Every investor wants to invest in the best investment options in such a way that he can achieve maximum return with minimal risk in a given tenure. The investment options that you choose should depend on your risk appetite, investment horizon, financial goals, investment objective and liquidity needs. Historically, retail investors in India were exposed to very limited options including gold, real estate, equities, mutual funds and fixed income products like bank fixed deposits (FDs), public provident fund (PPF), and bank recurring deposits (RDs).
With passage of time, thanks to financial engineering, investors today have a wide range of investment options including exchange traded funds (ETFs), real estate-investment trusts (REITs), and sovereign gold bonds.

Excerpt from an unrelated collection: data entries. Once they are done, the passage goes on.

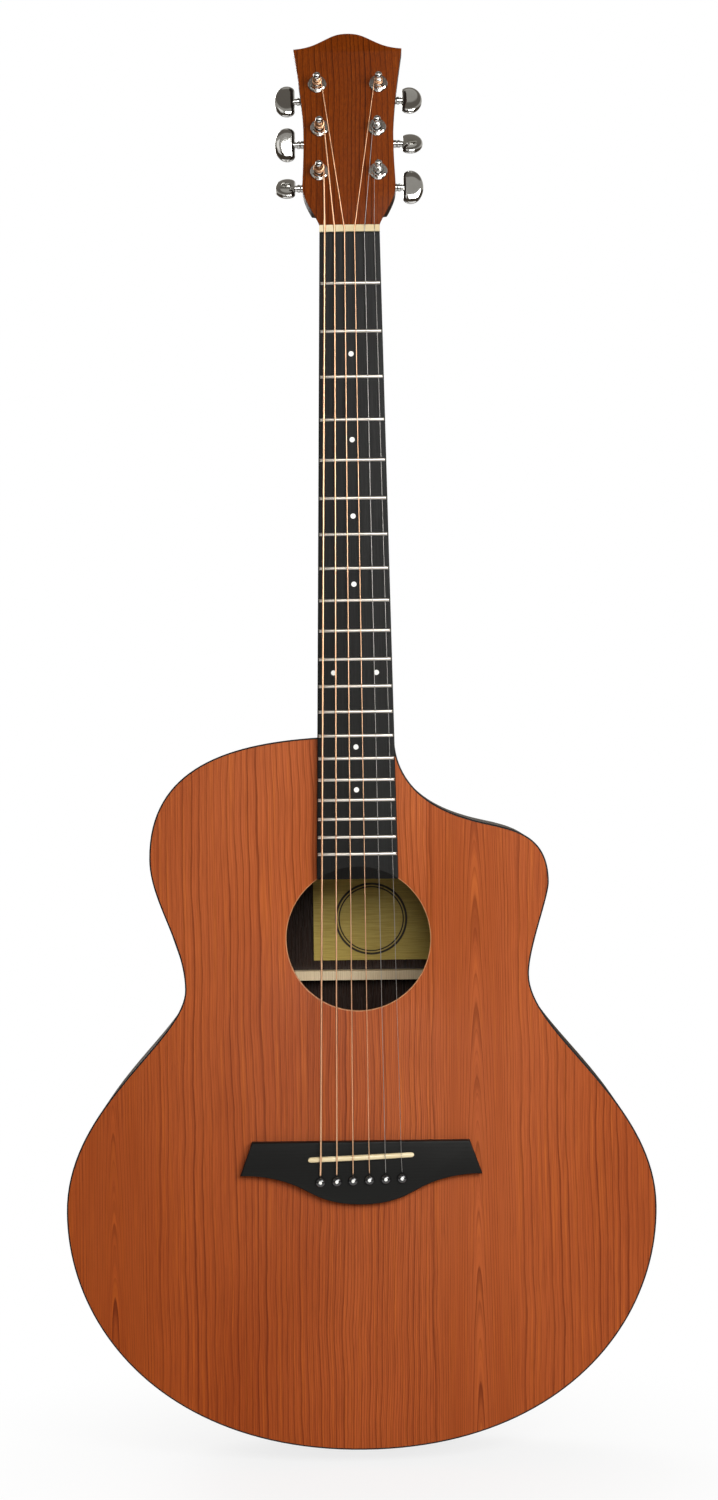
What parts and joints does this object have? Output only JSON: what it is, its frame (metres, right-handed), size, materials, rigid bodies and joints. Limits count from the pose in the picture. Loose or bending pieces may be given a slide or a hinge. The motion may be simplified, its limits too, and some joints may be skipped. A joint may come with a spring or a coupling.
{
  "type": "acoustic-electric guitar",
  "caption": "Steel-string acoustic guitar with one cutaway, cherry top, dark back and sides, side preamp, end-pin jack and geared tuners",
  "frame": {"origin": "centre of the edge where the nut meets the fingerboard, in the plane of the soundboard's face", "axes": "+Z along the strings towards the headstock, -Y out of the soundboard towards the player's view, +X towards the treble side"},
  "size_m": [0.4242, 0.12, 1.035],
  "materials": {
    "cherry_top": "gloss lacquer",
    "head_veneer": "gloss lacquer",
    "dark_body": "gloss lacquer",
    "neck_wood": "satin lacquer",
    "black_wood": "oiled",
    "brace_wood": "bare",
    "black_binding": "gloss",
    "black_plastic": "satin",
    "cream_bone": "polished",
    "chrome": "polished",
    "steel": "bright",
    "bronze_winding": "bright",
    "gold_paper": "printed"
  },
  "bodies": {
    "guitar": {"soundboard": "cherry_top", "headstock_overlay": "head_veneer", "back": "dark_body", "rib_bass": "dark_body", "rib_treble": "dark_body", "neck": "neck_wood", "fingerboard": "black_wood", "bridge": "black_wood", "top_lining": "brace_wood", "back_lining": "brace_wood", "neck_block": "brace_wood", "tail_block": "brace_wood", "top_bracing": "brace_wood", "transverse_brace": "brace_wood", "bridge_plate": "brace_wood", "back_brace_1": "brace_wood", "back_brace_2": "brace_wood", "back_brace_3": "brace_wood", "top_binding": "black_binding", "preamp_housing": "black_plastic", "bridge_pin_1": "black_plastic", "bridge_pin_2": "black_plastic", "bridge_pin_3": "black_plastic", "bridge_pin_4": "black_plastic", "bridge_pin_5": "black_plastic", "bridge_pin_6": "black_plastic", "nut": "cream_bone", "saddle": "cream_bone", "tuner_housing_1": "chrome", "tuner_housing_2": "chrome", "tuner_housing_3": "chrome", "tuner_housing_4": "chrome", "tuner_housing_5": "chrome", "tuner_housing_6": "chrome", "output_jack": "chrome", "truss_rod": "steel", "saddle_pickup": "steel", "string_b": "steel", "string_high_e": "steel", "string_low_e": "bronze_winding", "string_a": "bronze_winding", "string_d": "bronze_winding", "string_g": "bronze_winding", "label": "gold_paper"},
    "key_1": {"tuner_key_1": "chrome"},
    "post_1": {"tuner_post_1": "chrome"},
    "key_2": {"tuner_key_2": "chrome"},
    "post_2": {"tuner_post_2": "chrome"},
    "key_3": {"tuner_key_3": "chrome"},
    "post_3": {"tuner_post_3": "chrome"},
    "key_4": {"tuner_key_4": "chrome"},
    "post_4": {"tuner_post_4": "chrome"},
    "key_5": {"tuner_key_5": "chrome"},
    "post_5": {"tuner_post_5": "chrome"},
    "key_6": {"tuner_key_6": "chrome"},
    "post_6": {"tuner_post_6": "chrome"},
    "knob_volume": {"preamp_knob_volume": "black_plastic"},
    "knob_bass": {"preamp_knob_bass": "black_plastic"},
    "knob_treble": {"preamp_knob_treble": "black_plastic"},
    "door": {"battery_door": "black_plastic"}
  },
  "joints": [
    {"name": "key_turn_1", "type": "hinge", "parent": "guitar", "child": "key_1", "pos_m": [-0.0212, 0.026, 0.03717], "axis": [1, 0, 0], "continuous": true},
    {"name": "post_turn_1", "type": "hinge", "parent": "guitar", "child": "post_1", "pos_m": [-0.0212, 0.00933, 0.04544], "axis": [0, -0.9744, 0.225], "continuous": true},
    {"name": "key_turn_2", "type": "hinge", "parent": "guitar", "child": "key_2", "pos_m": [-0.0207, 0.03365, 0.0703], "axis": [1, 0, 0], "continuous": true},
    {"name": "post_turn_2", "type": "hinge", "parent": "guitar", "child": "post_2", "pos_m": [-0.0207, 0.01698, 0.07856], "axis": [0, -0.9744, 0.225], "continuous": true},
    {"name": "key_turn_3", "type": "hinge", "parent": "guitar", "child": "key_3", "pos_m": [-0.0222, 0.0413, 0.10343], "axis": [1, 0, 0], "continuous": true},
    {"name": "post_turn_3", "type": "hinge", "parent": "guitar", "child": "post_3", "pos_m": [-0.0222, 0.02463, 0.11169], "axis": [0, -0.9744, 0.225], "continuous": true},
    {"name": "key_turn_4", "type": "hinge", "parent": "guitar", "child": "key_4", "pos_m": [0.0222, 0.0413, 0.10343], "axis": [1, 0, 0], "continuous": true},
    {"name": "post_turn_4", "type": "hinge", "parent": "guitar", "child": "post_4", "pos_m": [0.0222, 0.02463, 0.11169], "axis": [0, -0.9744, 0.225], "continuous": true},
    {"name": "key_turn_5", "type": "hinge", "parent": "guitar", "child": "key_5", "pos_m": [0.0207, 0.03365, 0.0703], "axis": [1, 0, 0], "continuous": true},
    {"name": "post_turn_5", "type": "hinge", "parent": "guitar", "child": "post_5", "pos_m": [0.0207, 0.01698, 0.07856], "axis": [0, -0.9744, 0.225], "continuous": true},
    {"name": "key_turn_6", "type": "hinge", "parent": "guitar", "child": "key_6", "pos_m": [0.0212, 0.026, 0.03717], "axis": [1, 0, 0], "continuous": true},
    {"name": "post_turn_6", "type": "hinge", "parent": "guitar", "child": "post_6", "pos_m": [0.0212, 0.00933, 0.04544], "axis": [0, -0.9744, 0.225], "continuous": true},
    {"name": "knob_volume_turn", "type": "hinge", "parent": "guitar", "child": "knob_volume", "pos_m": [-0.14459, 0.0665, -0.47799], "axis": [-0.9474, 0, -0.3201], "range_deg": [-140, 140]},
    {"name": "knob_bass_turn", "type": "hinge", "parent": "guitar", "child": "knob_bass", "pos_m": [-0.13819, 0.0665, -0.49693], "axis": [-0.9474, 0, -0.3201], "range_deg": [-140, 140]},
    {"name": "knob_treble_turn", "type": "hinge", "parent": "guitar", "child": "knob_treble", "pos_m": [-0.13179, 0.0665, -0.51588], "axis": [-0.9474, 0, -0.3201], "range_deg": [-140, 140]},
    {"name": "door_swing", "type": "hinge", "parent": "guitar", "child": "door", "pos_m": [-0.13734, 0.05445, -0.49665], "axis": [0.3201, 0, -0.9474], "range_deg": [0, 95]}
  ],
  "couplings": [
    {"joint": "post_turn_1", "follows": "key_turn_1", "ratio": -0.071429},
    {"joint": "post_turn_2", "follows": "key_turn_2", "ratio": -0.071429},
    {"joint": "post_turn_3", "follows": "key_turn_3", "ratio": -0.071429},
    {"joint": "post_turn_4", "follows": "key_turn_4", "ratio": -0.071429},
    {"joint": "post_turn_5", "follows": "key_turn_5", "ratio": -0.071429},
    {"joint": "post_turn_6", "follows": "key_turn_6", "ratio": -0.071429}
  ]
}
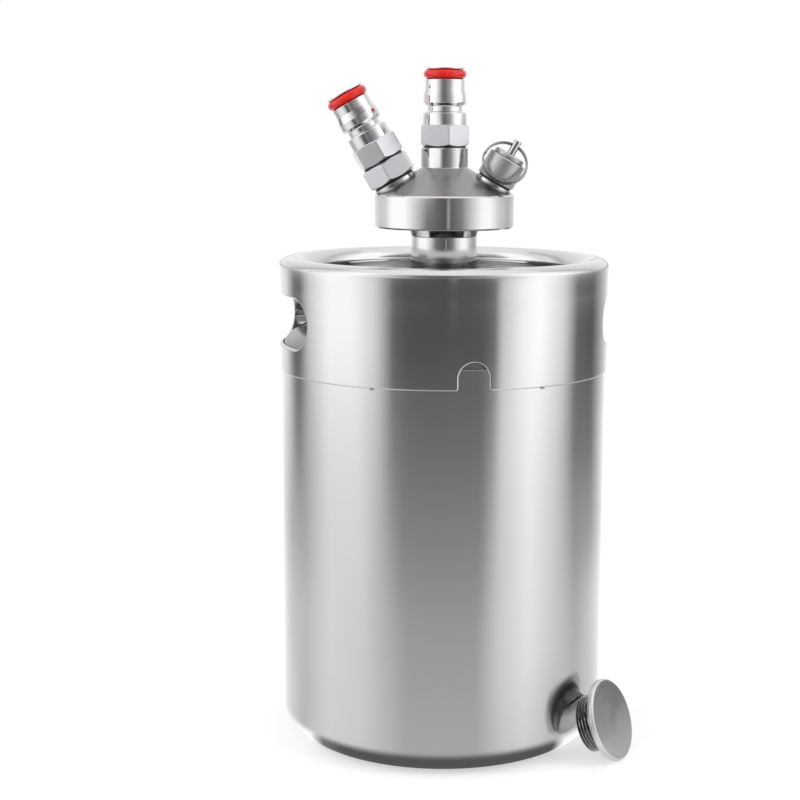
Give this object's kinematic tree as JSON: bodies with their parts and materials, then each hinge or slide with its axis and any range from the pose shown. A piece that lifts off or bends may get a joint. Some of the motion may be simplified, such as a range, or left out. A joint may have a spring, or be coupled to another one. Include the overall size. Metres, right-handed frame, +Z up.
{
  "type": "mini keg",
  "caption": "Stainless mini keg with a screw-in dispensing head: two spring-valve plug-in posts with red rings, a relief valve with a pull ring, a soft dip tube and a loose screw cap.",
  "frame": {"origin": "centre of the base ring, on the surface that the keg stands on", "axes": "+Z up along the keg, -Y to the front, +X to the right, where the relief valve and the screw cap are"},
  "size_m": [0.1908, 0.177, 0.3602],
  "materials": {
    "shell_steel": "satin, fine horizontal brushing",
    "inner_steel": "drawn sheet, matt",
    "collar_steel": "satin, polished rim",
    "weld_metal": "rough weld bead",
    "neck_steel": "turned",
    "black_rubber": "matt",
    "head_steel": "turned, semi-gloss",
    "turned_steel": "turned",
    "clear_silicone": "clear, soft sheen",
    "post_steel": "polished, satin hexagon",
    "red_rubber": "gloss red",
    "valve_steel": "turned",
    "spring_steel": "drawn wire",
    "nut_steel": "satin flats",
    "relief_steel": "satin",
    "wire_steel": "bright wire",
    "cap_steel": "turned face"
  },
  "bodies": {
    "keg": {"lower_shell": "shell_steel", "top_end": "inner_steel", "collar": "collar_steel", "tack_welds": "weld_metal", "neck": "neck_steel", "neck_weld": "weld_metal"},
    "head_lift": {"neck_seal": "black_rubber"},
    "head": {"head": "head_steel", "liquid_stem": "turned_steel", "soft_tube": "clear_silicone", "mid_post": "post_steel", "mid_post_ring": "red_rubber", "mid_post_seal": "black_rubber", "mid_spring": "spring_steel", "side_nut": "nut_steel", "side_nut_seal": "black_rubber", "side_post": "post_steel", "side_post_ring": "red_rubber", "side_post_seal": "black_rubber", "side_spring": "spring_steel", "relief_cup": "relief_steel", "relief_seal": "black_rubber", "relief_bonnet": "relief_steel", "relief_spring": "spring_steel"},
    "mid_valve": {"mid_valve": "valve_steel", "mid_valve_seal": "black_rubber"},
    "side_valve": {"side_valve": "valve_steel", "side_valve_seal": "black_rubber"},
    "relief_stem": {"relief_stem": "turned_steel", "relief_pad": "black_rubber"},
    "pull_ring": {"pull_ring": "wire_steel"},
    "cap": {"cap": "cap_steel", "cap_seal": "black_rubber"}
  },
  "joints": [
    {"name": "head_climb", "type": "slide", "parent": "keg", "child": "head_lift", "axis": [0, 0, 1], "range_m": [0, 0.00851]},
    {"name": "head_turn", "type": "hinge", "parent": "head_lift", "child": "head", "pos_m": [0, 0, 0.249], "axis": [0, 0, 1], "range_deg": [0, 1530]},
    {"name": "mid_valve_press", "type": "slide", "parent": "head", "child": "mid_valve", "axis": [0, 0, -1], "range_m": [0, 0.003], "stiffness_N_per_m": 800, "springref_m": -0.002, "deforming": ["mid_spring"]},
    {"name": "side_valve_press", "type": "slide", "parent": "head", "child": "side_valve", "axis": [0.5, 0, -0.866], "range_m": [0, 0.003], "stiffness_N_per_m": 800, "springref_m": -0.002, "deforming": ["side_spring"]},
    {"name": "relief_pull", "type": "slide", "parent": "head", "child": "relief_stem", "axis": [0.4981, -0.0436, 0.866], "range_m": [0, 0.003], "stiffness_N_per_m": 1500, "springref_m": -0.003, "deforming": ["relief_spring"]},
    {"name": "pull_ring_swing", "type": "hinge", "parent": "relief_stem", "child": "pull_ring", "pos_m": [0.03751, -0.00328, 0.31938], "axis": [-0.8627, 0.0755, 0.5], "range_deg": [0, 298]},
    {"name": "cap_away", "type": "slide", "parent": "keg", "child": "cap", "axis": [0.8526, -0.5225, 0], "range_m": [0, 0.15]}
  ],
  "couplings": [
    {"joint": "head_climb", "follows": "head_turn", "m_per_rad": 0.00031831}
  ]
}
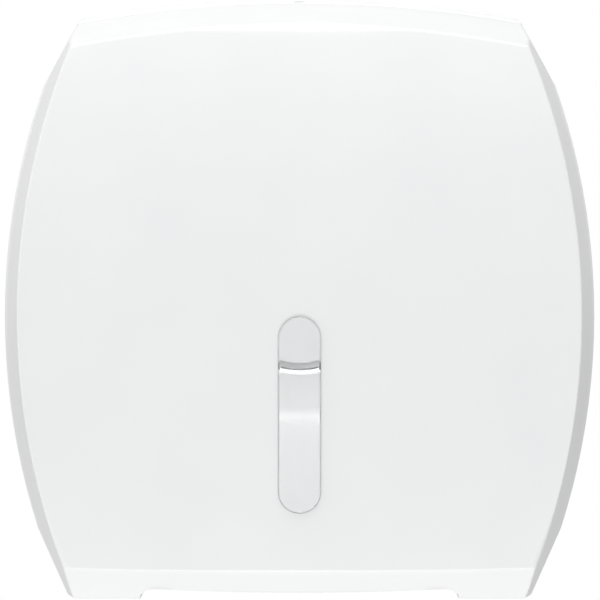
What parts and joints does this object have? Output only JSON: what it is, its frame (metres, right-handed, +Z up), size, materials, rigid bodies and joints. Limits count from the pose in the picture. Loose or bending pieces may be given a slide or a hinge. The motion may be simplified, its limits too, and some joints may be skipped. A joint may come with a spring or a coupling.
{
  "type": "jumbo toilet roll dispenser",
  "caption": "Wall dispenser for a jumbo toilet roll: barrel-faced locking cover hinged at the bottom of a back plate, with a sight window and a spinning roll hub.",
  "frame": {"origin": "on the wall plane, on the axis of the roll spindle, which is also the centre of the four wall screw holes", "axes": "+X to the right as seen from the room, +Y into the wall along the spindle, +Z up"},
  "size_m": [0.2744, 0.126, 0.2758],
  "materials": {
    "white_abs": "glossy injection-moulded ABS with a faint ripple",
    "clear_lens": "clear polished plastic",
    "stainless": "stamped and brushed stainless steel",
    "grey_acetal": "satin acetal",
    "plated_zinc": "bright nickel-plated zinc"
  },
  "bodies": {
    "base": {"back_plate": "white_abs", "hinge_pin_left": "stainless", "hinge_pin_right": "stainless", "spindle": "grey_acetal", "spindle_screws": "stainless", "thrust_washer": "grey_acetal", "hub_washer": "stainless", "hub_screw": "stainless", "lock_barrel": "plated_zinc", "lock_nut": "plated_zinc"},
    "cover": {"front_cover": "white_abs", "sight_window": "clear_lens", "window_retainer": "white_abs", "tear_blade_left": "stainless", "tear_blade_right": "stainless", "blade_rivets": "stainless"},
    "roll_hub": {"hub": "white_abs", "hub_cap": "white_abs", "core_adapter": "white_abs"},
    "lock_core": {"lock_plug": "plated_zinc", "lock_cam": "plated_zinc", "cam_screw": "stainless"}
  },
  "joints": [
    {"name": "cover_hinge", "type": "hinge", "parent": "base", "child": "cover", "pos_m": [0, -0.0275, -0.127], "axis": [1, 0, 0], "range_deg": [0, 90]},
    {"name": "hub_spin", "type": "hinge", "parent": "base", "child": "roll_hub", "pos_m": [0, -0.05, 0], "axis": [0, -1, 0], "continuous": true},
    {"name": "lock_turn", "type": "hinge", "parent": "base", "child": "lock_core", "pos_m": [0, -0.01, 0.129], "axis": [0, 0, 1], "range_deg": [0, 90]}
  ]
}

Given low financial literacy levels, a large section of public switch in between fixed income products and equities depending on the euphoria in the markets.
Because of declining returns, fixed income assets have become unprofitable and unattractive for risk-averse investors and retired employees – who rely on such products to get a steady income. In an environment of high inflation, such low returns on capital tend to undermine capital and thus the aces dwindle. Although volatility is consistent and unavoidable in equities, in this scenario equities can be considered as investment option provided investors tread carefully.
Indian indices are up about 95% since their March lows, due to excess global liquidity and low-interest rates. With central banks not in a hurry to pull back the liquidity in the near future and in fact are willing to pump in more if needed, the party in equities will continue. Given these factors, the year 2021 is going to be the year of equities.
Within equities, while large caps have led the rally so far there are quite a few sectors that are yet to participate in the rally like cyclicals, sectors worst affected by social distancing norms including tourism, travel and hospitality and outdoor entertainment related stocks. Within cyclicals while metals stocks, more so in case of steel have already started moving up, other sectors like roads, infra, EPC players and real estate should start rallying now as it is widely expected that government would focus heavily on infra sector in the upcoming budget. Some other themes investors can focus on include
turnaround stocks, cash rich public sector enterprises (in anticipation of divestment/buybacks and high dividend payouts) and companies which enjoy near-monopoly in their industries.
Investors should build a judicious mix of large caps, cyclicals, turnaround stocks and beaten down well managed small and mid caps with strong and solid fundamentals. Within large caps, while many large caps are trading at their 52-week highs, they should enter such stocks on dips perhaps on big down days. Investors may allot around 40% of their portfolio towards large caps, with balance equally allotted between cyclical, turnarounds and quality small and mid caps.